Another example where functional grating is used: Prosthetics

Uses distributed force: see goats’ feet as a reference/description of the principle used to build prosthetics.

  • Feets that are hard metal pads (hard actuators) does not allow you to compensate for unexpected events.

  • Also flies’ spatulated hairs on their feet. N++1. Aron Parnell tries to mass manufacture.

Last example: Replacing atmospheric preassure in space suits with pneumatic preassure, shrinking them to fit human body. Problem: Spring effect.

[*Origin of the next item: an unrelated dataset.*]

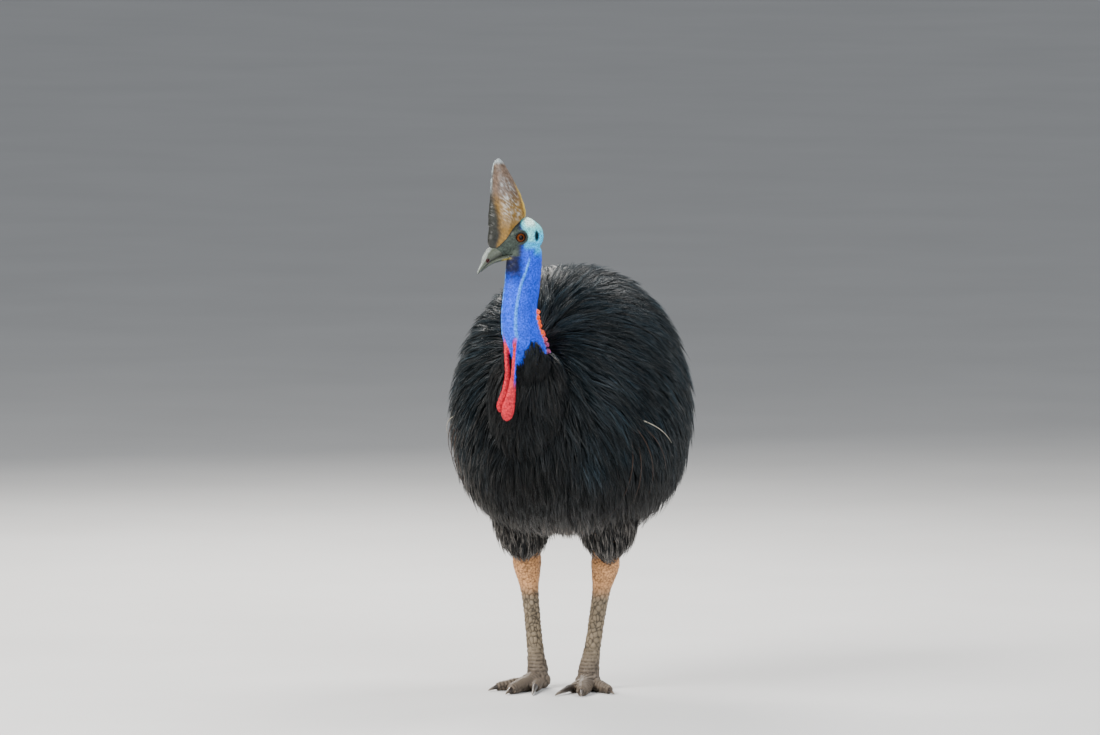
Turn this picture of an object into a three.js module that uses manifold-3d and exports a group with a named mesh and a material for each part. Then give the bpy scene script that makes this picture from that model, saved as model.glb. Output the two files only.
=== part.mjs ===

Solution: Don’t make mechanical counterpressure suit in one go, but gradually? (not sure I got this right)

2

Soft robotics is very interesting overall

Be it inflated or just rubbery soft (silicone is a great material to play with at home!).

One particularly interesting aspect is that it uses a different engineering paradigm I dare say. Usually things are treated as broken if they deform (past an elongation of 0.2% typically). If you look at the majority of what matters on this planet - deformations (sometimes quite large) are the norm!

The reasons there is such a difference in approaches is to a large degree historical and does NOT make much sense for very many applications. In fact prothesis are a nice example of the old paradigm hit the wall pretty bad:

If you replace a bone (which is pretty soft compared to what we usually design for in the engineering world!) with a much “stiffer” (technical term) artificial limb and you now jump with such a replaced bone things don’t end well. While the artificial limb can (and does) take higher stresses - their neighboring bones typically do not - and eventually are wrecked.

Fly feet, cockroach feet, gecko feet are also utterly fascinating subjects if you delve into them!